The North American shale landscape has transformed over the past several years as the industry has ridden the waves of price volatility, hitting its first major downcycle. The number of wells drilled dropped dramatically after the price of oil fell in late 2014, and although activity seemed poised to pick up in mid- 2015, instead it slid considerably further. Completions, on the other hand, didn’t really rally until late 2015, when producers began building a relatively healthy balance of drilled but uncompleted (DUC) wells.

Given the drop in commodity prices, production has declined from the historic gains U.S. producers posted during the “shale gale.” While natural gas basins have not declined as significantly, several oil and liquids-rich areas have taken big hits, with reports of production declining by more than 80% in a few of the smaller plays. This has been coupled with operators declaring bankruptcy or selling out of their producing assets altogether, as seen in the Panhandle and other regions of North Texas and Oklahoma.

The average balance of DUCs per quarter for the U.S. industry has held relatively steady this year, while the average number of completions and wells drilled has declined.

Notwithstanding the drop in production, “shale resiliency” is often referenced when considering global oil and gas markets post-price collapse. While reported figures have shown a clear turn for the worse, especially in certain plays, the consolidated impact is markedly less catastrophic than the dire predictions for which many in the industry had been bracing. Total production in 2016 is expected to close out approximately 5% lower than 2015 levels. Compared to the massive increases to which the world had grown accustomed, this drop is indeed material.

In recent quarters, the industry has focused on completions: how operators are completing wells, and how changing strategies have translated into improved recovery rates.

Over the past couple of years, the majority of capital investment has gravitated toward liquids-rich basins because of low natural gas prices. The Appalachian Basin remains competitive, despite infrastructure constraints, but operators have increasingly turned their attention to high-grading the more oily plays.
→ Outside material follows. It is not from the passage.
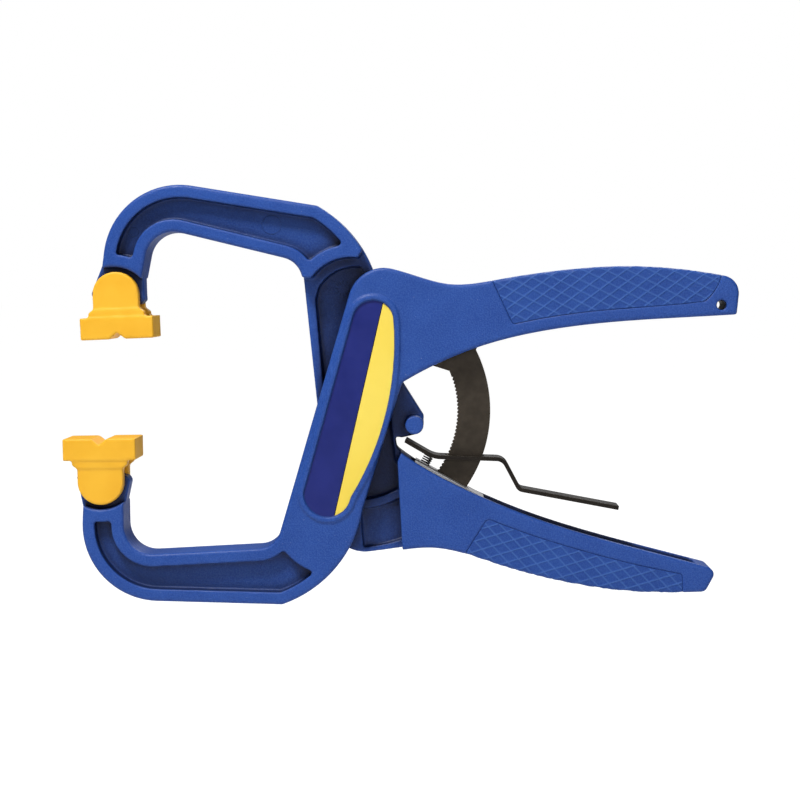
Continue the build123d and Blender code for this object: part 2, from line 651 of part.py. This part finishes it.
def pad_features(centre, tilt):
    """One swivel pad: block with a V groove, flange, and two cheeks that straddle the jaw's tongue."""
    layers = [(pad_cheek.sketch, ARM_THICK), (pad_flange, ARM_THICK + PROUD), (pad_block, PAD_THICK)]
    for outline, thickness in layers:
        with BuildSketch(pad_plane(MID_Y + thickness / 2, centre, tilt)) as layer:
            add(outline)
        extrude(layer.sketch, amount=thickness)
    with BuildSketch(pad_plane(MID_Y + PAD_SLOT / 2, centre, tilt)) as slot:
        with Locations((0, (PAD_BOTTOM - CHEEK_R) / 2 - 1)):
            Rectangle(PAD_WIDTH, PAD_BOTTOM + CHEEK_R + 2)
    extrude(slot.sketch, amount=PAD_SLOT, mode=Mode.SUBTRACT)
    socket_span = TENON_THICK + 2 * SOCKET_DEPTH
    with BuildSketch(pad_plane(MID_Y + socket_span / 2, centre, tilt)) as socket:
        Circle(TRUNNION_R)
    extrude(socket.sketch, amount=socket_span, mode=Mode.SUBTRACT)


lower_swivel = twin_to_front(SWIVEL)
upper_swivel = twin_to_front(SWIVEL, True)

with BuildPart() as lower_jaw_pad:
    pad_features(lower_swivel, LOWER_PAD_TILT)
lower_jaw_pad.part.label = "lower_jaw_pad"
export_step(lower_jaw_pad.part, "parts/lower_jaw_pad.step")

with BuildPart() as upper_jaw_pad:
    pad_features(upper_swivel, UPPER_PAD_TILT)
upper_jaw_pad.part.label = "upper_jaw_pad"
export_step(upper_jaw_pad.part, "parts/upper_jaw_pad.step")
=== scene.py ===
import json
import math

import bmesh
import bpy
import numpy as np
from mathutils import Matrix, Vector


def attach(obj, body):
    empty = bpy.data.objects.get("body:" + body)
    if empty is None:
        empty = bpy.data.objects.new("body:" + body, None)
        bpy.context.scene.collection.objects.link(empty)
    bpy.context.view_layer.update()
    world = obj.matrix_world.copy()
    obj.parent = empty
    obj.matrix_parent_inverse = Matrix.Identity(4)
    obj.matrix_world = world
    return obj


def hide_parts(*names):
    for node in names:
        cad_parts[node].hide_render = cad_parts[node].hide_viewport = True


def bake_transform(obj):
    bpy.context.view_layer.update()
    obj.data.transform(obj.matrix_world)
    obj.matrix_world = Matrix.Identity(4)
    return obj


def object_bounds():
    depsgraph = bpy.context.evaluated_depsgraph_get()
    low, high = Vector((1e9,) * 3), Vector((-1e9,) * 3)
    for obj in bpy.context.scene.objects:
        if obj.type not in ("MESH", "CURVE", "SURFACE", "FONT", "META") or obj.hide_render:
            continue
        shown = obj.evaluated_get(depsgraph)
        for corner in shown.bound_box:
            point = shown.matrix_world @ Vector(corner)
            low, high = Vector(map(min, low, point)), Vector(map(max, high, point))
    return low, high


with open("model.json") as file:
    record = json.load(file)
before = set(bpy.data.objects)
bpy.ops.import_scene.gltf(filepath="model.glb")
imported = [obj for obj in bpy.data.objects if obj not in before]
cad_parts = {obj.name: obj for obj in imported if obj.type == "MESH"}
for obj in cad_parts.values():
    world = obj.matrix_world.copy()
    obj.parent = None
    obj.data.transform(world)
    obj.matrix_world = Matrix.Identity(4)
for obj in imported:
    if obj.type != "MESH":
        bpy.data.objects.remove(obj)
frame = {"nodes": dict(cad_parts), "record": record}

cad_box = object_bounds()
MM = 0.001
MID_Y = -12.0  # the plane between the two halves, in mm

# ---- Materials ----

PATCH_RANGE = (0.35, 0.65)
SAND_RANGE = (0.40, 0.62)
ROUGH_RANGE = (0.3, 0.7)
ROUGH_SCALE = 4
SPECK_SCALE = 900
SPECK_RANGE = (0.735, 0.76)
SPECK_COLOUR = (0.30, 0.36, 0.55)
# Painted shade in recesses: how far the occlusion looks, the occlusion range it acts over, and the dark
# colour it fades to.
PAINTED_SHADE_REACH = 0.030
PAINTED_SHADE_RANGE = (0.42, 0.93)
PAINTED_SHADE_COLOUR = (0.006, 0.008, 0.030)
SPECULAR = 0.28
BUMP_STRENGTH = 0.8
BEVEL_SAMPLES = 6
EDGE_GAIN = 4.0
OCCLUSION_SAMPLES = 8
MIX_FACTOR, MIX_A, MIX_B, MIX_RESULT = 0, 6, 7, 2  # sockets of a Mix node set to colour
BLACK = (0, 0, 0)


def ramp(tree, source, limits, dark, light):
    """Colour that goes from `dark` at the first limit of the source to `light` at the second."""
    node = tree.nodes.new("ShaderNodeValToRGB")
    node.color_ramp.elements[0].position = limits[0]
    node.color_ramp.elements[1].position = limits[1]
    node.color_ramp.elements[0].color = (*dark, 1)
    node.color_ramp.elements[1].color = (*light, 1)
    tree.links.new(source, node.inputs[0])
    return node.outputs[0]


def noise(tree, scale, detail, rough=0.5, stretch=(1, 1, 1)):
    """Noise fixed to the object's own coordinates."""
    coord = tree.nodes.new("ShaderNodeTexCoord")
    mapping = tree.nodes.new("ShaderNodeMapping")
    mapping.inputs["Scale"].default_value = stretch
    tree.links.new(coord.outputs["Object"], mapping.inputs["Vector"])
    node = tree.nodes.new("ShaderNodeTexNoise")
    node.inputs["Scale"].default_value = scale
    node.inputs["Detail"].default_value = detail
    node.inputs["Roughness"].default_value = rough
    tree.links.new(mapping.outputs[0], node.inputs["Vector"])
    return node.outputs["Fac"]


def mix(tree, factor, a, b):
    """Colour `a` at factor 0 and `b` at factor 1; each may be a value or another node's output."""
    node = tree.nodes.new("ShaderNodeMix")
    node.data_type = "RGBA"
    for key, value in ((MIX_FACTOR, factor), (MIX_A, a), (MIX_B, b)):
        if isinstance(value, (tuple, float)):
            node.inputs[key].default_value = value
        else:
            tree.links.new(value, node.inputs[key])
    return node.outputs[MIX_RESULT]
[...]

Within these oily sub-basins, Texas basins and Oklahoma’s Scoop/Stack region have generated some of the highest IP rates and EURs, based on posted well results. The Midland and Delaware basins have generated EURs above 300,000 barrels of oil equivalent (Mboe), followed closely by the Eagle Ford and Bakken. The Scoop/Stack region’s EURs are similar to those of the Eagle Ford, and its IP rates top 700 boe/d.

Valuing these results requires taking into consideration the amount of capital required to drill. One method is to normalize results to lateral lengths. Using the normalized figures, the Delaware and the Eagle Ford provide some of the largest recoveries per 1,000 feet of lateral.

The Stack shows the largest year-overyear increase in overall lateral length, but this accomplishment has not yet translated into higher recovery per foot when compared to the older and more established sub-basins like the Delaware and Eagle Ford. This year a number of operators announced plans to continue increasing lateral lengths within the Permian and Scoop/Stack areas.

With respect to oil plays, it’s not surprising that the best economic results show up in the Permian, Eagle Ford and Bakken. The Delaware, Eagle Ford and Bakken all require less than $40 per barrel to break even; the Midland Basin and portions of the Rockies fare well below $50.

For primarily gas plays, weighted average results support current drilling activity in the Appalachian Basin, but until gas prices increase, operators will continue to seek better risk-adjusted returns in the oily plays. The Scoop/ Stack is listed as a gas play, but it boasts a meaningful amount of liquids, and its stacked structure helps to offset risks around well results.